- GIVEN ENTRIES:
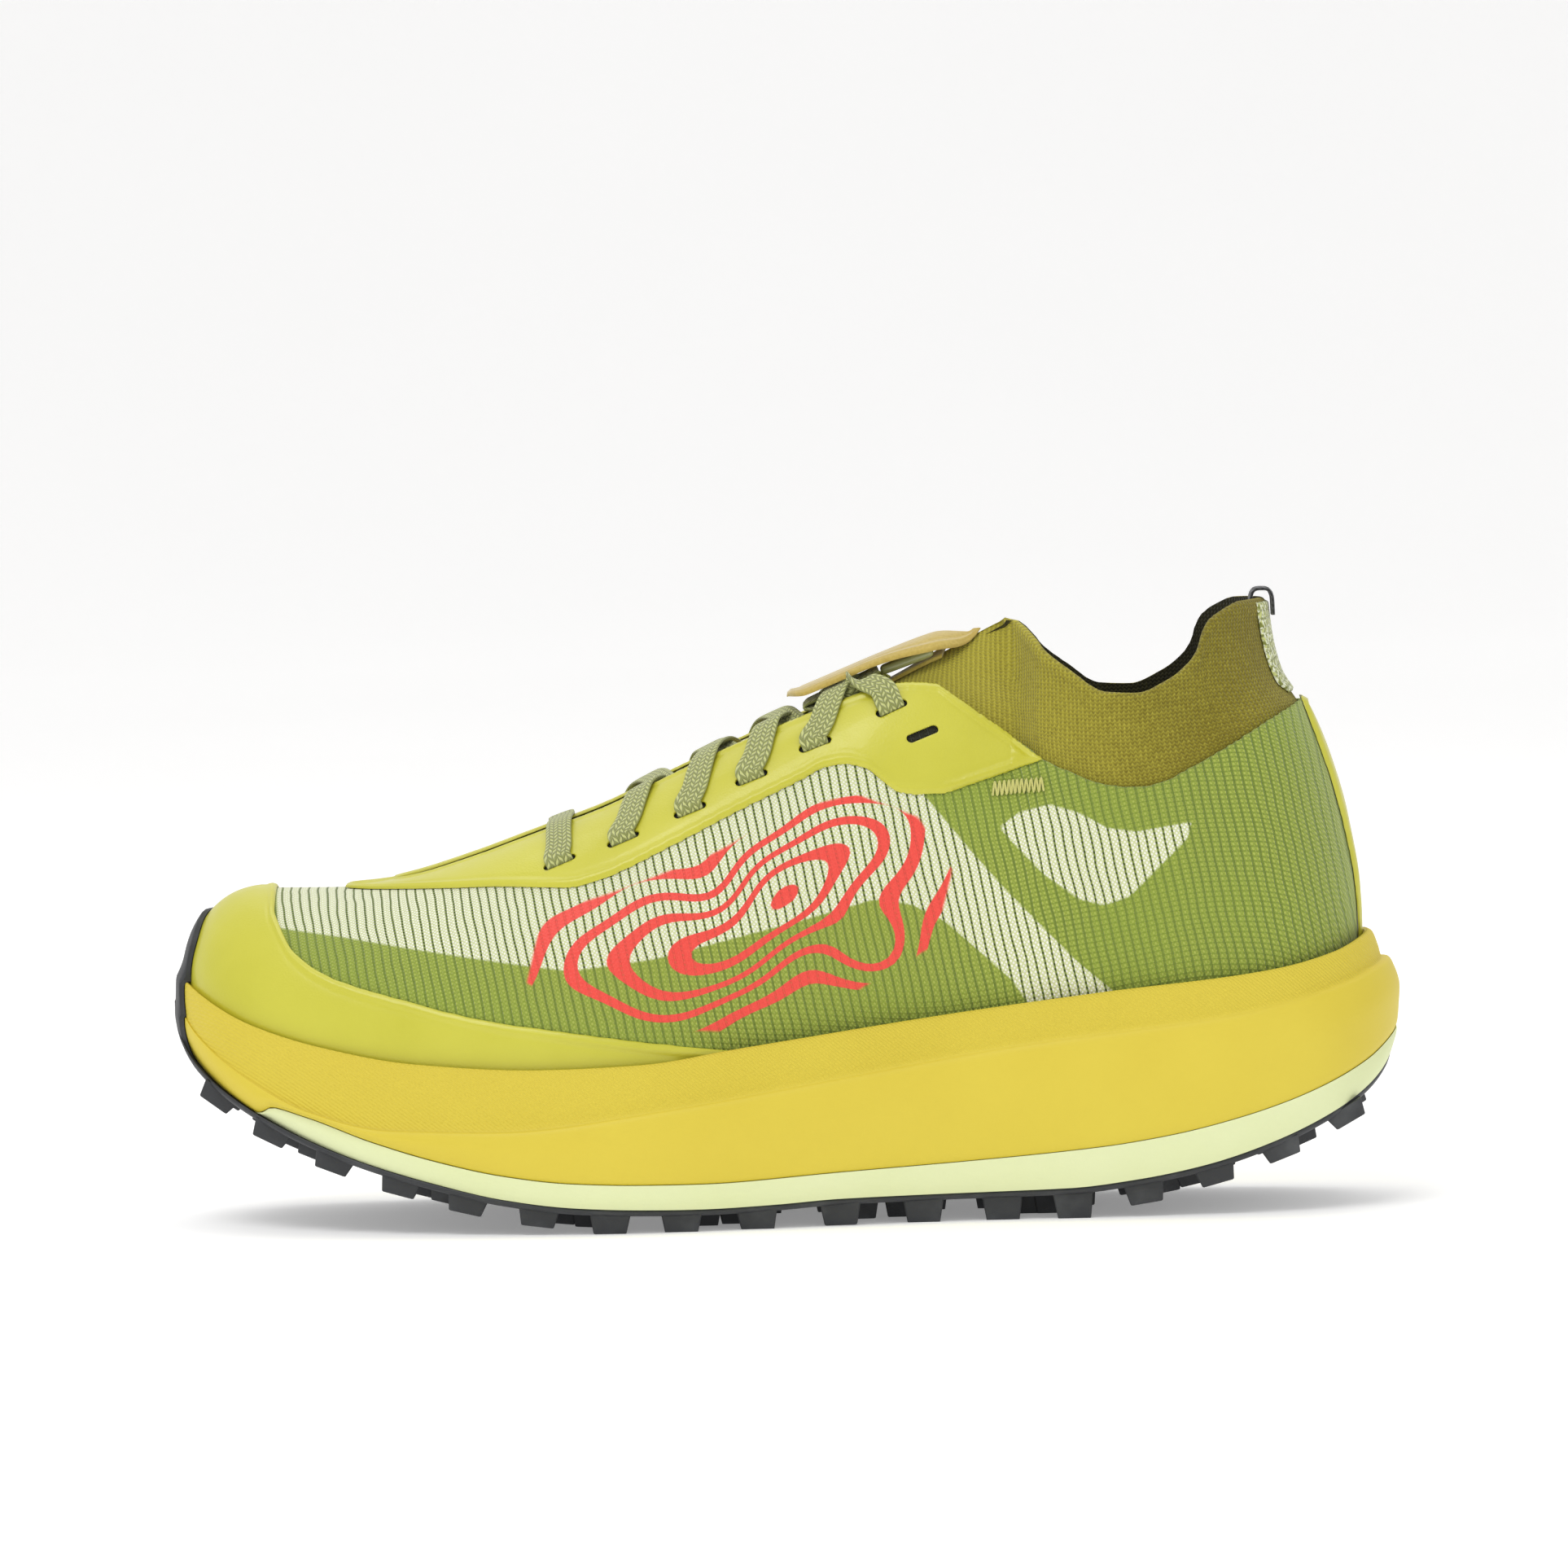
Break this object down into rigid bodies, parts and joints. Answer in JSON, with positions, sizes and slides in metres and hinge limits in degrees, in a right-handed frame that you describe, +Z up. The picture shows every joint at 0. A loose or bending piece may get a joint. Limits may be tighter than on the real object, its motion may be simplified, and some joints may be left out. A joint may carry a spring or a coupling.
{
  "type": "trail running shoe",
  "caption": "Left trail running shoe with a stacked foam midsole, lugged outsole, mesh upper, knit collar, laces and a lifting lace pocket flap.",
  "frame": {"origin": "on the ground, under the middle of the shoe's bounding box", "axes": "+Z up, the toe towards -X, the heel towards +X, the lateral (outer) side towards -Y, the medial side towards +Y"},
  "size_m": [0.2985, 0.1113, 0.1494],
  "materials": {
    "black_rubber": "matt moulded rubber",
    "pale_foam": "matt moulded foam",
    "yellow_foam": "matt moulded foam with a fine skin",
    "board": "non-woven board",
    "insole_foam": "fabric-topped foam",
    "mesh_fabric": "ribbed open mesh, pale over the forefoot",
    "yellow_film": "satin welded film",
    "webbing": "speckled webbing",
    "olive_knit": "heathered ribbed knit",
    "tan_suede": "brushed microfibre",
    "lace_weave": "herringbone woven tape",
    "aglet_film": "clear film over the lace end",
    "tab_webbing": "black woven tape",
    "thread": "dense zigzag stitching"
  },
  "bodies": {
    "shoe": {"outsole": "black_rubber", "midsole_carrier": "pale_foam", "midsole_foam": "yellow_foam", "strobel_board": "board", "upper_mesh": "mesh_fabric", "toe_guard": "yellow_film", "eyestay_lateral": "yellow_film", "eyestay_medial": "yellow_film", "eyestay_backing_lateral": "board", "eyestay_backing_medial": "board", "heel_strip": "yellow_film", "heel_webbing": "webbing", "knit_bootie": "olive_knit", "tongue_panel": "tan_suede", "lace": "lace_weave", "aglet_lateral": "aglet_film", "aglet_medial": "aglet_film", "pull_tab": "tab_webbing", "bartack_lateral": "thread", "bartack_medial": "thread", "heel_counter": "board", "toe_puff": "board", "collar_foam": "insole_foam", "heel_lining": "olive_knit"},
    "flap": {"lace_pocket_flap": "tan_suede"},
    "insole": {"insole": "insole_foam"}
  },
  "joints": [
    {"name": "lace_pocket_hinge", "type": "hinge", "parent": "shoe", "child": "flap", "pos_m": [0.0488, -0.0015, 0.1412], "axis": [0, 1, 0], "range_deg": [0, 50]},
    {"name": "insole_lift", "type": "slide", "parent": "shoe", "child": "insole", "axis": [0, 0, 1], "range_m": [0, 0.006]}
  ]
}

* * *

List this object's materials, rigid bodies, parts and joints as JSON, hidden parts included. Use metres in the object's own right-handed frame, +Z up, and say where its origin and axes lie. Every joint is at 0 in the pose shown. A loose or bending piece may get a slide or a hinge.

- TO DO: Above are the records; copy every line in them that holds the word "materials".

- THE SOLUTION:
  "materials": {
List this object's materials, rigid bodies, parts and joints as JSON, hidden parts included. Use metres in the object's own right-handed frame, +Z up, and say where its origin and axes lie. Every joint is at 0 in the pose shown. A loose or bending piece may get a slide or a hinge.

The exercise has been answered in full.